A former student in my literature class, Perfecto Tera Jr. (known to readers as Jun Terra) was mentioned in the book as one of the KM original members who were expelled for “splittist” activities. He and others formed SDK in 1968 with Sixto Carlos as chairman. Jun eventually left the SDK and decided to try his luck in Europe as a self-exiled writer/artist with Paris his base.

I wrote to Jun who has been writing for the literary page of Sunday Times Magazine to tell his own story about his role in the youth groups. These he remembered: “The core of the original SDK was composed of the members of the KM Cultural Bureau—effectively the propaganda arm of the organization which I headed. Members of the Bureau came from UE, Lyceum, UP, PCC and Cebu.”

He recalled that one of the most successful performances of the group in Manila was during the founding conference of the Movement for the Advancement of Nationalism (MAN) with Sen. Lorenzo Tañada as chairman. The group performed Jun’s Tagalog adaptation of “Waiting for Lefty” (by Clifford Odets) called “Welga.” Later they toured barrios in Nueva Ecija, Laguna, Rizal, Cebu and Pampanga, performing and holding teach-ins.

As Jun put it, “When the forces within the movement re-aligned, the KM Cultural Bureau members became charter members of the SDK.” Many of the KM members in Manila universities went with the SDK because of “its broader appeal.”

Recalling earlier days, Jun said the Scaup (Student Cultural Association of the University of the Philippines)” was formed by Joe Sison and Pete Daroy with their classmates in the graduate school which included Deanna Ongpin Recto, Patricia Melendres, Gerry Acay, Rosemarie Magno, etc. They were all students of Dr. Ricardo Pascual, who was, at the time, the target of the investigations mounted by. Rep. Leonardo Perez’s CAFA to look into so-called anti-Filipino activities at UP Even if I was not a graduate student they invited me to join the Scaup.” This was in 1961.

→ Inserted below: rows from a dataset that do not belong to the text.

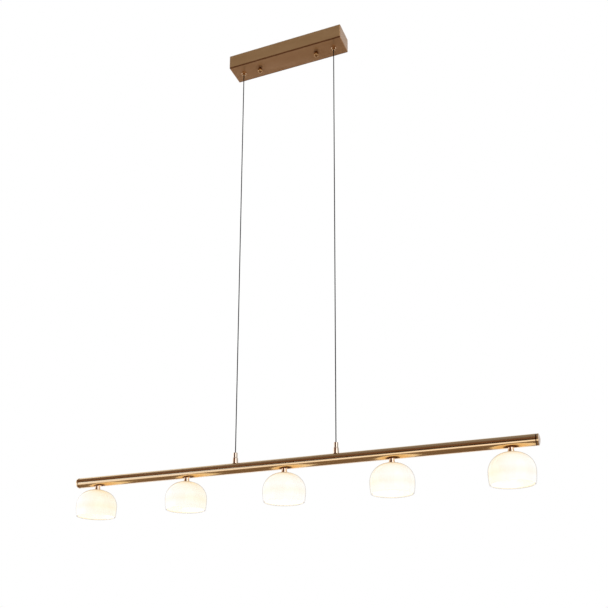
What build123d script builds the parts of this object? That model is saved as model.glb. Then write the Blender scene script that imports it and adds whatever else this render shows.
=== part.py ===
from build123d import *
from math import asin, cos, degrees, radians, sin, sqrt
import os

# A linear pendant: a brass bar with open glass shades, hung on two thin cables
# from a long box canopy.  Millimetres.  The origin is the centre of the ceiling
# plane, +X runs along the bar, +Z points up into the ceiling.

# ------------------------------------------------------------------ driving sizes
# Whole lamp
ceiling_to_bar = 1086.0        # ceiling plane down to the bar's axis
shade_count = 5
shade_pitch = 250.0

# Bar
tube_diameter = 25.0
tube_wall = 1.2
bar_end_overhang = 56.5        # outer shade's centre to the bar's end
cap_rim = 5.0                  # part of an end cap that shows
cap_spigot_length = 9.0
cap_wall = 1.6
cap_edge = 0.7
cap_dome = 2.6                 # rise of a cap's domed face

# Suspension cables
cable_diameter = 2.4
cable_bend_radius = 11.5
cable_joint_gap = 0.6          # where a hanging cable meets its tail, inside the plunger

# Canopy cover
canopy_width = 58.0
canopy_height = 35.0
canopy_wall = 1.2
canopy_corner = 2.0
canopy_fold = 1.6
canopy_end_margin = 27.5       # cable to the cover's end
gripper_offset = 46.25         # knob screw to cable

# Ceiling bracket and what it carries
bracket_width = 40.0
bracket_gauge = 1.5
bracket_flange = 7.0
bracket_fold = 2.0
bracket_end_margin = 15.0      # slot centre to the bracket's end
slot_offset = 20.75            # stud to ceiling screw slot
slot_width = 5.0
slot_length = 14.0
entry_diameter = 13.0
ground_screw_diameter = 4.0
ground_screw_inset = 10.0      # along X from the stud, and from the centre line
driver_length = 90.0
driver_width = 32.0
driver_height = 20.0
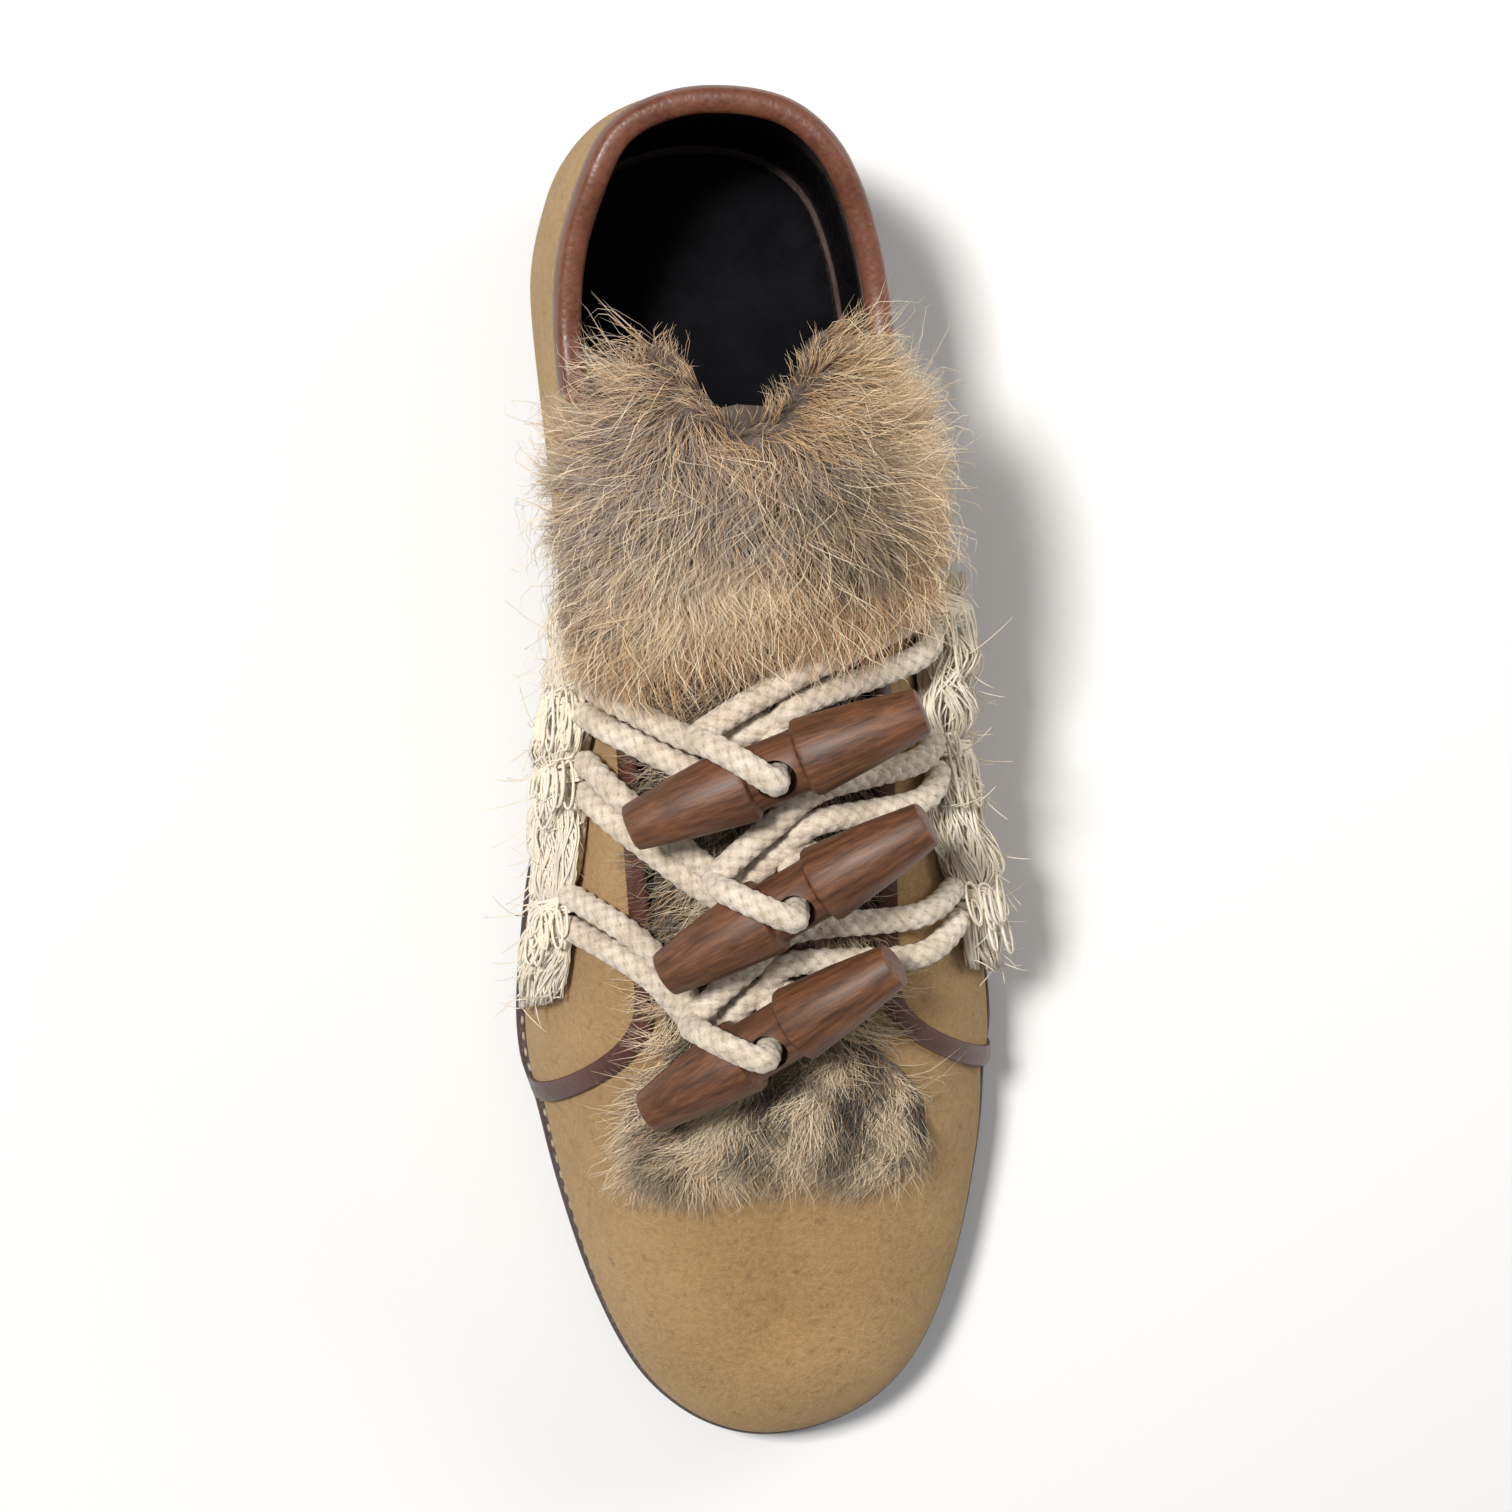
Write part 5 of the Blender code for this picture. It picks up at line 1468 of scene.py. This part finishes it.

Dr. Pascual’s students through Scaup came to his defense on the day he was to face the CAFA investigators. Jun Terra recalled that in organizing a student demonstration to Congress Jose Maria Sison and Pete Daroy (later professor of Philippine literature) met with fraternity leaders like Reynato Puno (now chief justice), Heherson Alvarez (later senator), Hermie Dumlao (later deputy minister of education) of Alpha Phi Beta, Dion la Serna of Upsilon Sigma Phi, Horacio “Boy” Morales (later NDF head) of Beta Sigma, and heads of sororities and other groups to plan what would be the second protest march outside Diliman.

(The first was the March 1951 rally to Malacañang to protest the ouster of UP president Bienvenido Gonzalez by President Quirino. Perez wrote the blistering manifesto against Qurino. In 1961 he enjoyed another kind of fame as McCarthyite witch-hunter.)

Jun recalled: “The response from the faculty and students was immediate and enthusiastic. Having just come from a private, Catholic boys school, UST High, where everything was sedate and apolitical all this was exciting for me. The battle cry of the demonstration was Academic Freedom.” It was in effect a dress rehearsal for the mass rallies of the 60s waged by the KM and the SDK towards the “First Quarter Storm” and the “Diliman Commune” in the early 70s.

Like many recurring issues on campus, the issue of academic freedom which occupied the 50s starting with the 1951 UP rally to Malacañang is again raised by faculty and students corollary to the issue of commercialization on campus. They are wary of market-oriented research and administrative practices.

Contend with its alternative book on the centenary wants to be sure that the chronicle of UP is not just one official “master narrative.” It believes that the history of UP must be comprehensive and does not exclude dissenting voices.